> _Work to be completed_
Pick every line from the data that holds the word "parts".

> _Data_
[start]

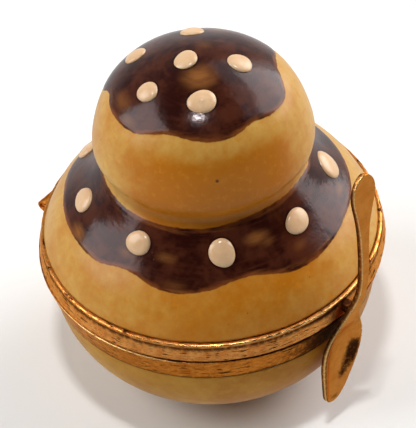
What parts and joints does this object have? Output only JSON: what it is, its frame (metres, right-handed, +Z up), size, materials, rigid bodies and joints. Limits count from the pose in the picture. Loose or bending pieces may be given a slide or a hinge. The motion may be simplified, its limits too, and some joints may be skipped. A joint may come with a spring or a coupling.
{
  "type": "profiterole-shaped porcelain trinket box",
  "caption": "Small hinged porcelain keepsake box in the form of a two-tier cream puff, with brass bezels, a barrel hinge at the back and a spoon-shaped clasp at the front",
  "frame": {"origin": "centre of the flat foot under the bowl", "axes": "+Z up; the spoon clasp faces -Y and the hinge pin runs along X on the +Y side"},
  "size_m": [0.052, 0.0551, 0.056],
  "materials": {
    "lid_glaze": "glossy hand-painted glaze: caramel yellow, with chocolate brown icing and raised cream enamel dots",
    "base_glaze": "glossy glaze in a duller yellow tan",
    "antique_brass": "worn gilt brass, scratched round the rim, darker in its gaps",
    "spoon_brass": "smooth coppery gilt brass with bright edges"
  },
  "bodies": {
    "base": {"base_bowl": "base_glaze", "base_bezel": "antique_brass", "hinge_pin": "antique_brass"},
    "lid": {"lid_shell": "lid_glaze", "lid_bezel": "antique_brass", "spoon_clasp": "spoon_brass"}
  },
  "joints": [
    {"name": "lid_hinge", "type": "hinge", "parent": "base", "child": "lid", "pos_m": [0, 0.02535, 0.0207], "axis": [-1, 0, 0], "range_deg": [0, 95]}
  ]
}
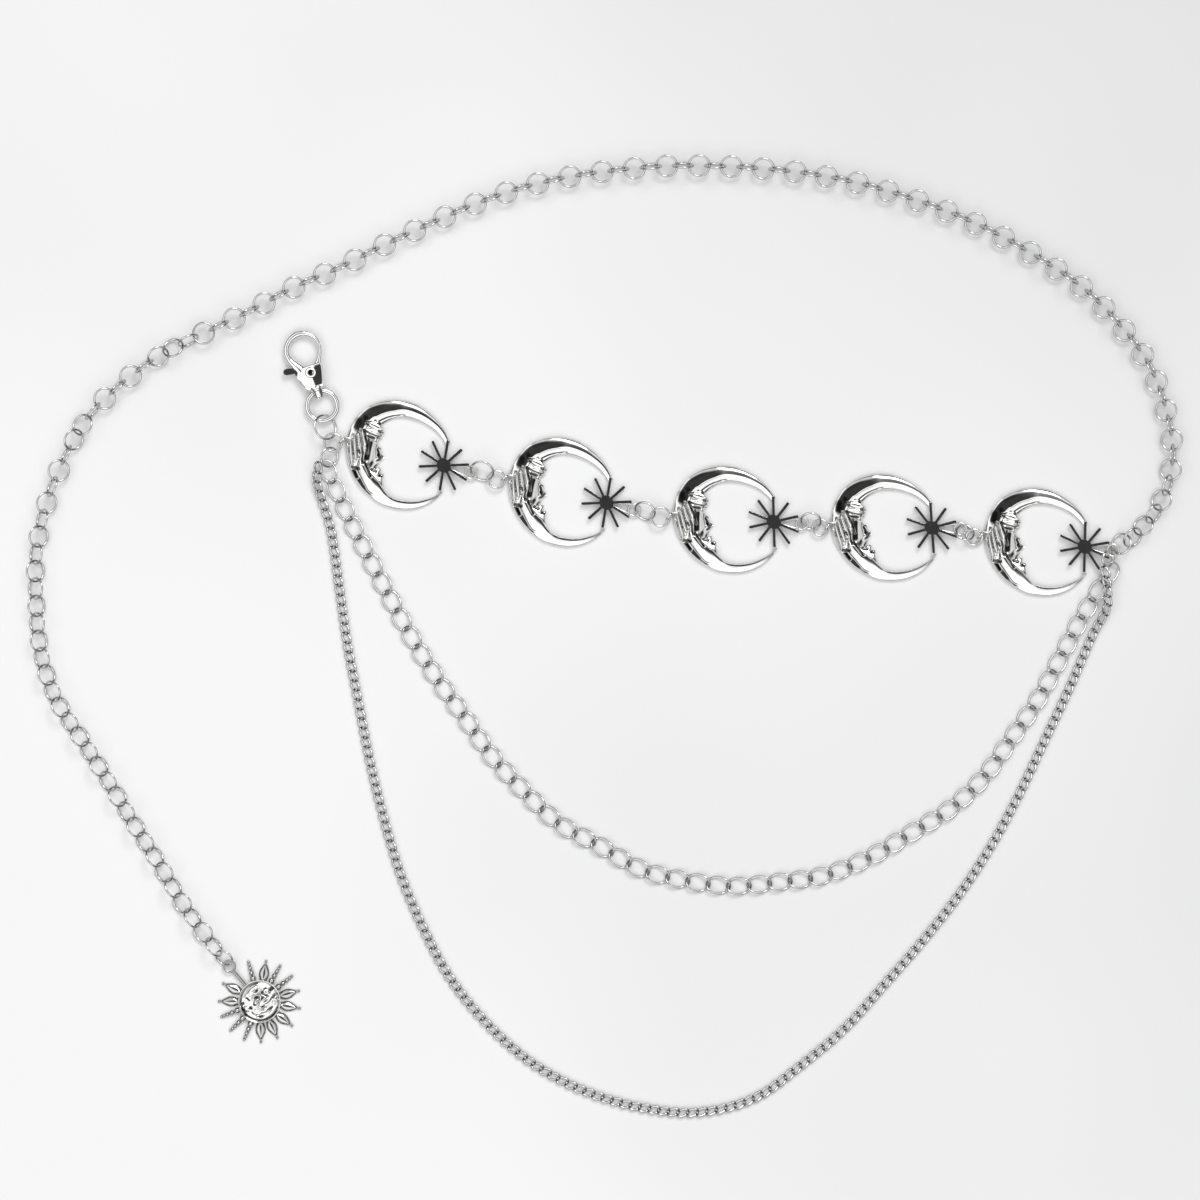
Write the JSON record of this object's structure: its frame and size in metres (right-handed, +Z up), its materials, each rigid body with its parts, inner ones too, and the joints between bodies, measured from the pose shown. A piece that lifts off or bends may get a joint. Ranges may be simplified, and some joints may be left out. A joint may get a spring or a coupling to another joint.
{
  "type": "waist chain",
  "caption": "Silver waist chain: lobster clasp on a swivel, crescent charms on jump rings, two hanging chains and a long ring chain with a sun pendant.",
  "frame": {"origin": "centre of the bounding box, on the surface that the chain lies on", "axes": "+X to the wearer's left as it lies face up, +Y towards the long chain's far run, +Z up from the surface"},
  "size_m": [0.4159, 0.3462, 0.0083],
  "materials": {
    "clasp_silver": "bright silver plate on a die cast, softly rounded",
    "wire_silver": "bright silver plate on drawn wire",
    "cast_silver": "polished silver plate on raised cast relief",
    "chain_silver": "bright silver plate on small wire links"
  },
  "bodies": {
    "root": {"swivel_eye": "clasp_silver", "clasp_ring": "wire_silver", "charm_ring": "wire_silver", "swag_ring": "wire_silver", "moon_charm_1": "cast_silver", "moon_charm_2": "cast_silver", "moon_charm_3": "cast_silver", "moon_charm_4": "cast_silver", "moon_charm_5": "cast_silver", "join_ring_1a": "wire_silver", "join_ring_1b": "wire_silver", "join_ring_2a": "wire_silver", "join_ring_2b": "wire_silver", "join_ring_3a": "wire_silver", "join_ring_3b": "wire_silver", "join_ring_4a": "wire_silver", "join_ring_4b": "wire_silver", "end_ring": "wire_silver", "drop_ring": "wire_silver", "long_chain": "chain_silver", "sun_ring": "wire_silver", "sun_pendant": "cast_silver", "curb_chain": "chain_silver", "thin_chain": "chain_silver"},
    "clasp": {"clasp_body": "clasp_silver", "clasp_rivet": "clasp_silver"},
    "lever": {"clasp_lever": "clasp_silver"}
  },
  "joints": [
    {"name": "clasp_swivel", "type": "hinge", "parent": "root", "child": "clasp", "pos_m": [-0.1032, 0.0873, 0.00235], "axis": [-0.3239, 0.9461, 0], "continuous": true},
    {"name": "lever_hinge", "type": "hinge", "parent": "clasp", "child": "lever", "pos_m": [-0.10575, 0.09473, 0.00235], "axis": [0, 0, 1], "range_deg": [0, 20], "stiffness_Nm_per_rad": 0.008, "springref_deg": -17.19}
  ]
}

[end]

> _The reply_
What parts and joints does this object have? Output only JSON: what it is, its frame (metres, right-handed, +Z up), size, materials, rigid bodies and joints. Limits count from the pose in the picture. Loose or bending pieces may be given a slide or a hinge. The motion may be simplified, its limits too, and some joints may be skipped. A joint may come with a spring or a coupling.
Write the JSON record of this object's structure: its frame and size in metres (right-handed, +Z up), its materials, each rigid body with its parts, inner ones too, and the joints between bodies, measured from the pose shown. A piece that lifts off or bends may get a joint. Ranges may be simplified, and some joints may be left out. A joint may get a spring or a coupling to another joint.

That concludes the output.